Context engineering is the difference between an AI agent that flails and one that ships. But what does “context” actually mean?
You probably don’t realize how much context you have. And you probably don’t realize what context your AI has. At Mechanical Orchard, we pay close attention to this so that our agents stay sharp — because overstuffed context windows degrade output quality, and irrelevant information becomes distracting noise.

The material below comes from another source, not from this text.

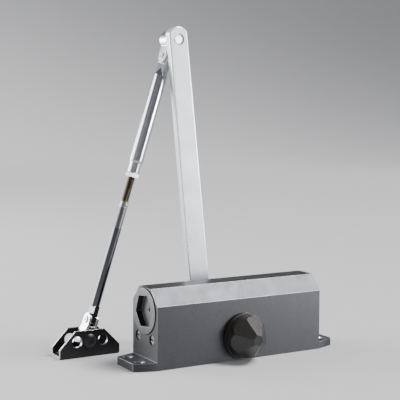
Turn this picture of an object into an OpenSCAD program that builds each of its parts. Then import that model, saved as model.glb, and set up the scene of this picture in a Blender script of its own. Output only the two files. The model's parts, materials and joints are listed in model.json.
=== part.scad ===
// Surface door closer with a jointed main arm, an adjustable forearm and a frame bracket.
// Millimetres. +Z points away from the mounting face, +X runs along the body towards its spring
// end, and the arms lie on the +Y side. The origin is the centre of the body's mounting face.

/* [Body] */
// Length of the body without its feet
body_l = 146; // [144:1:150]
// Depth of the body, front face to back face
body_d = 39; // [39:0.5:41]
// Height of the body above its mounting face
body_h = 59; // [59:0.5:61]
// Height at which the long chamfers start
shoulder_h = 47.2; // [46:0.2:48]
// Width of the flat top between the chamfers
top_flat = 18; // [17:0.5:19]

/* [Feet] */
// How far each foot reaches beyond the body's end
foot_l = 16.5; // [16:0.5:18]
// Thickness of the feet
foot_t = 6; // [5:0.5:7]
// How much narrower than the body each side of a foot is at its tip
foot_taper = 5.5; // [4:0.5:6]
// Hole spacing along the body
hole_pitch_x = 165; // [165:0.5:166]
// Hole spacing across the body
hole_pitch_y = 19; // [18:0.5:20]
// Diameter of the fixing screw holes
hole_d = 5.6; // [5:0.1:6]

/* [Cylinder and end plugs] */
// Radius of the piston bore
bore_r = 16; // [16:0.1:16.2]
// Height of the bore's axis
bore_z = 41.2; // [41:0.1:41.4]
// Radius of an end plug's visible face
plug_r = 17; // [16.9:0.1:17.1]
// Width across the flats of the plug's hexagon socket
plug_hex = 22.8; // [21:0.2:24]
// Depth of the hexagon socket
plug_hex_depth = 5; // [4:0.5:6]

/* [Pinion and rack] */
// Position of the pinion along the body
pinion_x = 1.5; // [1:0.1:2]
// Height of the pinion's axis
pinion_z = 18.5; // [18.4:0.1:18.6]
// Gear module of pinion and rack
gear_module = 2; // [2:2]
// Number of teeth on the pinion
pinion_teeth = 9; // [9:9]
// Pressure angle of the teeth
pressure_angle = 25; // [25:25]

/* [Arms] */
// Distance between the main arm's two pivots
arm_l = 226.3; // [220:0.5:232]
// Lean of the main arm away from square with the body
arm_lean = 5.96; // [4:0.1:7]
// Thickness of the main arm's bar
arm_t = 6.5; // [6:0.1:6.5]
// Distance between the forearm's two pivots
forearm_l = 242.9; // [242.5:0.1:244]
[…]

This article walks through the Research, Plan, Implement workflow — one picture at a time — to show how context gets built up, compressed, and scoped down across each phase.
Before Starting Any Work
Here’s everything a dev brings to a task before any AI is involved — and here’s what the AI starts with. Notice the gap — only the conversation history is shared, the AI has no initial knowledge of the code, team conversations, backlog stories or the running system.
Research Phase
The AI explores the codebase, reads docs, searches the web — often with parallel sub-agents, each with their own scoped context, investigating different areas simultaneously. They can even inspect the running system and run our custom tooling for fully grounded information.

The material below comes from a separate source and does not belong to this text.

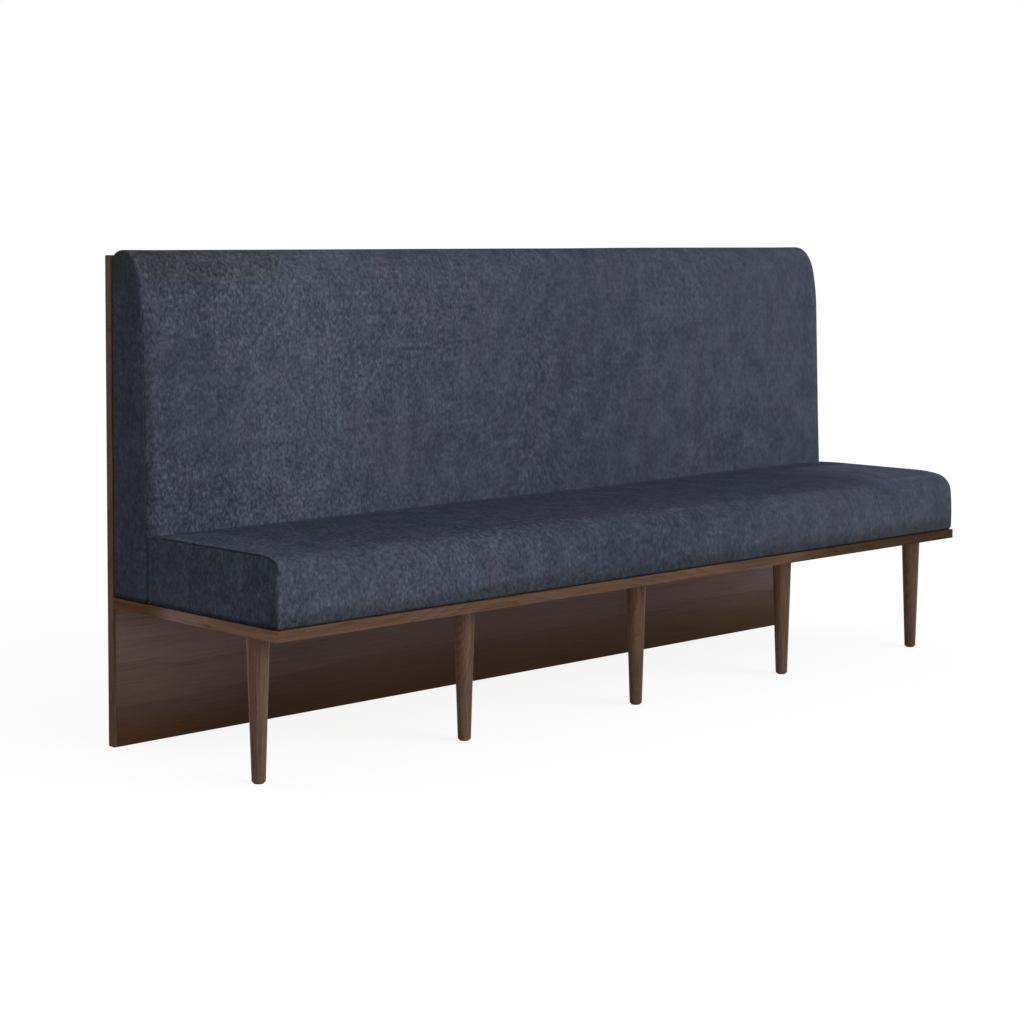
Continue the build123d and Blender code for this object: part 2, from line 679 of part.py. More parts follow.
def back_rail_clip():
    """Rail that carries the hanger clips, let into the rear of the uprights."""
    rail = block(
        (-BACK_FRAME_X, BACK_FRAME_X),
        (CLIP_SPACE, CLIP_SPACE + CLIP_RAIL_THICKNESS),
        (CLIP_RAIL_TOP - CLIP_RAIL_HEIGHT, CLIP_RAIL_TOP),
    )
    return rail - frame_clip_holes()


def back_upright(x):
    """Upright of the back's frame, notched behind for the clip rail."""
    half = BACK_RAIL_THICKNESS / 2
    width = (x - half, x + half)
    height = (FRAME_BASE + BACK_RAIL_THICKNESS, BACK_FRAME_TOP - BACK_RAIL_THICKNESS)
    notch = block(
        (x - half - OVERRUN, x + half + OVERRUN),
        (BACK_FRAME_REAR - OVERRUN, CLIP_SPACE + CLIP_RAIL_THICKNESS),
        (CLIP_RAIL_TOP - CLIP_RAIL_HEIGHT, CLIP_RAIL_TOP),
    )
    return block(width, (BACK_FRAME_REAR, BACK_FRAME_FRONT), height) - notch


def back_webbing():
    """Upright elastic strips on the front of the back's frame."""
    half = BACK_WEBBING_WIDTH / 2
    end = BACK_FRAME_X - BACK_RAIL_THICKNESS - half
    front = BACK_FRAME_FRONT + WEBBING_THICKNESS
    return [
        block((x - half, x + half), (BACK_FRAME_FRONT, front), (FRAME_BASE, BACK_FRAME_TOP))
        for x in spread(BACK_WEBBING_COUNT, -end, end)
    ]


def back_foam():
    """Foam in front of the webbing and over the top and ends of the back's frame."""
    return foam_core(back_form) - back_frame_space(LAYER_GAP)


def back_wrap():
    """Polyester wrap round the back's foam, open behind and below for the frame."""
    return wrap_layer(back_form) - back_frame_space(LAYER_GAP)


def back_cover():
    """Fabric over the back, turned round behind the frame in a stapled flange."""
    shell = back_form(0, SEAM_X) - back_form(FABRIC, SEAM_X, OVERRUN)
    mouth = block(
        (-BACK_FRAME_X + STAPLE_FLANGE, BACK_FRAME_X - STAPLE_FLANGE),
        (-PANEL_THICKNESS, BACK_FRAME_REAR + LAYER_GAP),
        (FRAME_BASE + STAPLE_FLANGE, BACK_FRAME_TOP - STAPLE_FLANGE),
    )
    return shell - mouth - deck_screw_holes(back_screw_places())


# Hanger clips

def clip_seat_z():
    """Height where a frame clip's lip rests in a panel clip."""
    return CLIP_RAIL_TOP - CLIP_RAIL_HEIGHT / 2 - CLIP_LIP / 2


def clip_bar(points, x):
    """Short length of a clip's section, centred on x."""
    return extrude(side_plane(x) * make_face(Polyline(*points, close=True)), CLIP_LENGTH / 2, both=True)


def panel_clip(x):
    """Clip on the panel: a flange below, a step out, and a lip that points up."""
    z = clip_seat_z()
    near = CLIP_METAL + LAYER_GAP
    far = near + CLIP_METAL
    points = [
        (0, z - CLIP_FLANGE), (CLIP_METAL, z - CLIP_FLANGE), (CLIP_METAL, z - CLIP_METAL),
        (far, z - CLIP_METAL), (far, z + CLIP_LIP), (near, z + CLIP_LIP), (near, z), (0, z),
    ]
    return clip_bar(points, x) - panel_clip_holes()


def frame_clip(x):
    """Clip on the frame: a flange above, a step back, and a lip that hangs behind the other's."""
    z = clip_seat_z()
    near = LAYER_GAP / 2
    step = z + CLIP_LIP + LAYER_GAP
    top = step + CLIP_FLANGE
    rear = CLIP_SPACE - CLIP_METAL
    points = [
        (near, z), (near + CLIP_METAL, z), (near + CLIP_METAL, step), (CLIP_SPACE, step),
        (CLIP_SPACE, top), (rear, top), (rear, step + CLIP_METAL), (near, step + CLIP_METAL),
    ]
    return clip_bar(points, x) - frame_clip_holes()


def clip_screw_spots(z):
    """X and Z of the two screws of each clip."""
    off = CLIP_LENGTH / 2 - CLIP_SCREW_INSET
    return [(x + side * off, z) for x in clip_places() for side in (-1, 1)]


def panel_clip_spots():
    """X and Z of the screws into the panel."""
    return clip_screw_spots(clip_seat_z() - (CLIP_FLANGE + CLIP_METAL) / 2)


def frame_clip_spots():
    """X and Z of the screws into the clip rail."""
    step = clip_seat_z() + CLIP_LIP + LAYER_GAP + CLIP_METAL
    return clip_screw_spots(step + (CLIP_FLANGE - CLIP_METAL) / 2)


def clip_screws():
    """Screws of both sets of clips."""
    one = screw(CLIP_SCREW_SHANK, CLIP_SCREW_LENGTH, CLIP_SCREW_HEAD, CLIP_SCREW_HEAD_HEIGHT)
    into_panel = [rearward(x, CLIP_METAL, z) * one for x, z in panel_clip_spots()]
    into_rail = [forward(x, CLIP_SPACE - CLIP_METAL, z) * one for x, z in frame_clip_spots()]
    return into_panel + into_rail


def panel_clip_holes():
    """Holes for the screws of the panel clips."""
    one = pilot(CLIP_SCREW_SHANK, CLIP_SCREW_LENGTH)
    return [rearward(x, CLIP_METAL, z) * one for x, z in panel_clip_spots()]


def frame_clip_holes():
    """Holes for the screws of the frame clips."""
    one = pilot(CLIP_SCREW_SHANK, CLIP_SCREW_LENGTH)
    return [forward(x, CLIP_SPACE - CLIP_METAL, z) * one for x, z in frame_clip_spots()]


# All the pieces, by name

def build():
    """Every piece of the banquette, by the name of its node."""
    nodes = {
        "back_panel": back_panel(),
        "back_panel_edge_left": panel_edge_side(-1),
        "back_panel_edge_right": panel_edge_side(1),
        "back_panel_edge_top": panel_edge_top(),
        "seat_deck": seat_deck(),
        "deck_edge_front": deck_edge_front(),
        "deck_edge_left": deck_edge_side(-1),
        "deck_edge_right": deck_edge_side(1),
        "deck_cleat": deck_cleat(),
        "cleat_panel_screws": solids_of(cleat_panel_screws()),
        "cleat_deck_screws": solids_of(cleat_deck_screws()),
        "seat_rail_front": seat_rail_long(SEAT_FRAME_FRONT - SEAT_RAIL_THICKNESS),
        "seat_rail_rear": seat_rail_long(SEAT_FRAME_REAR),
        "seat_rail_left": seat_rail_end(-1),
        "seat_rail_right": seat_rail_end(1),
        "seat_corner_blocks": solids_of(seat_corner_blocks()),
        "seat_webbing": solids_of(seat_webbing()),
        "seat_foam": seat_foam(),
        "seat_wrap": seat_wrap(),
        "seat_cover": seat_cover(),
        "seat_cover_end_left": end_panel(seat_outline, -1),
        "seat_cover_end_right": end_panel(seat_outline, 1),
        "seat_lining": seat_lining(),
        "seat_screws": solids_of(deck_screws(seat_screw_places())),
        "back_rail_bottom": back_rail(FRAME_BASE),
        "back_rail_top": back_rail(BACK_FRAME_TOP - BACK_RAIL_THICKNESS),
        "back_rail_clip": back_rail_clip(),
        "back_webbing": solids_of(back_webbing()),
        "back_foam": back_foam(),
        "back_wrap": back_wrap(),
        "back_cover": back_cover(),
        "back_cover_end_left": end_panel(back_outline, -1),
        "back_cover_end_right": end_panel(back_outline, 1),
        "back_screws": solids_of(deck_screws(back_screw_places())),
        "panel_clips": solids_of([panel_clip(x) for x in clip_places()]),
        "frame_clips": solids_of([frame_clip(x) for x in clip_places()]),
        "clip_screws": solids_of(clip_screws()),
        "leg_plates": solids_of([upward(x, LEG_REACH, LEG_TOP) * leg_plate() for x in leg_places()]),
        "leg_plate_screws": solids_of(plate_screws()),
        "leg_hanger_bolts": solids_of([upward(x, LEG_REACH, 0) * hanger_bolt() for x in leg_places()]),
    }
    for number, rail in enumerate(seat_cross_rails(), 1):
        nodes[f"seat_cross_rail_{number}"] = rail
    for number, x in enumerate(upright_places(), 1):
        nodes[f"back_upright_{number}"] = back_upright(x)
    for number, x in enumerate(leg_places(), 1):
        nodes[f"leg_{number}"] = upward(x, LEG_REACH, 0) * leg()
        nodes[f"leg_glide_{number}"] = upward(x, LEG_REACH, 0) * glide()
    return nodes


os.makedirs("parts", exist_ok=True)
for name, piece in build().items():
    export_step(piece, f"parts/{name}.step")
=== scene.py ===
import math

import bpy
import numpy as np
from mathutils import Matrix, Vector

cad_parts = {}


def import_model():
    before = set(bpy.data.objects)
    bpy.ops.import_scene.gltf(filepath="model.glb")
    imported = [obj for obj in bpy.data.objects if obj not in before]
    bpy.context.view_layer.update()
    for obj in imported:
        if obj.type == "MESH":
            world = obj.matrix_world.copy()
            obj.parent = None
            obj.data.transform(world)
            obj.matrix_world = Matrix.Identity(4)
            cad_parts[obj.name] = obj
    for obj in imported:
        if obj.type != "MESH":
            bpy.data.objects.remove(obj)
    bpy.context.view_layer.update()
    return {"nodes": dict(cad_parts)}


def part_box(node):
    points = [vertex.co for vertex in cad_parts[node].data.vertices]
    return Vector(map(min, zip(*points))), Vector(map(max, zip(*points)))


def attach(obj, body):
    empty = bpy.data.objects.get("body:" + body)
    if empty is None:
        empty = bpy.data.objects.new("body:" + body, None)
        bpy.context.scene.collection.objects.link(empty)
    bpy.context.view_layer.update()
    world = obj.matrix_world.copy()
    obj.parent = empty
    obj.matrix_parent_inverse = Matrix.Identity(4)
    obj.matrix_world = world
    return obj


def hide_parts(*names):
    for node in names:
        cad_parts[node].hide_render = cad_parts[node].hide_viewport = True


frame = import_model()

# Banquette seat: walnut panel, deck and turned legs under a padded seat and back in a slate blue
# chenille weave. Everything is in metres. X runs along the seat, -Y is the front, Z is up.

NODES = frame["nodes"]
BODY = "root"
TAU = 2 * math.pi
TINY = 1e-9
X, Y, Z, FROM_LEG = range(4)


def limits(cad_node):
    """Lowest and highest corner of a CAD node as arrays."""
    low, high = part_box(cad_node)
    return np.array(low), np.array(high)


SEAT_LOW, SEAT_HIGH = limits("seat_cover")
BACK_LOW, BACK_HIGH = limits("back_cover")
PANEL_FRONT = limits("back_panel")[0][Y]
DECK_TOP = limits("seat_deck")[1][Z]
SEAM_X = SEAT_HIGH[X]
LEG_LINE = (sum(limits("leg_3")) / 2)[Y]
LEG_PITCH = limits("leg_4")[0][X] - limits("leg_3")[0][X]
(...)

Their summaries get merged into shared artifacts: analysis docs, architecture notes, design specs, patterns found in existing code. Everything needed to break the work into plans without hauling the raw sources forward. The dev reviews these artifacts, not the exploration itself.
Plan Phase
The AI starts with a fresh context window — the research artifacts carry forward, not the conversation. This is compaction: distilling phases of work into structured documents so the AI gets signal, not noise. From here, the AI produces concrete plan docs — exact steps, exact files, exact verification criteria, and calculates dependencies.
Implement Phase
This is where you want the tightest scope to minimize chances of confusion and maximize the quality of output. Based on the dependency graph from the plan, the orchestrater spawns sub-agents with fresh contexts and just the plan doc for their unit of work — divide and conquer. If the scoping is right, the work will be right. Each agent has everything it needs to do what needs to be done and nothing more. The orchestrating agent makes sure everything was covered, performs validation against the running system, and keeps the dev in the loop.
Kicker
The industry is converging. As of early 2026, nearly every major framework and tool has landed on some version of this same phased workflow:
Human Layer originated the Research-Plan-Implement pattern and Frequent Intentional Compaction
Superpowers has a similar workflow and document generating strategy
Ralph loops rely on tightly scoped units of work from a planning phase
Claude code recently started defaulting to “Clear context and implement” after Plan mode
The big players are following suit. Anthropic, OpenAI, Stripe and many more are following these patterns in their autonomous agent coding systems. At Mechanical Orchard, we have our own AI orchestration systems built on these principles.
Context engineering isn’t about writing better prompts. It’s about what the AI sees at each step — and just as importantly, what it doesn’t.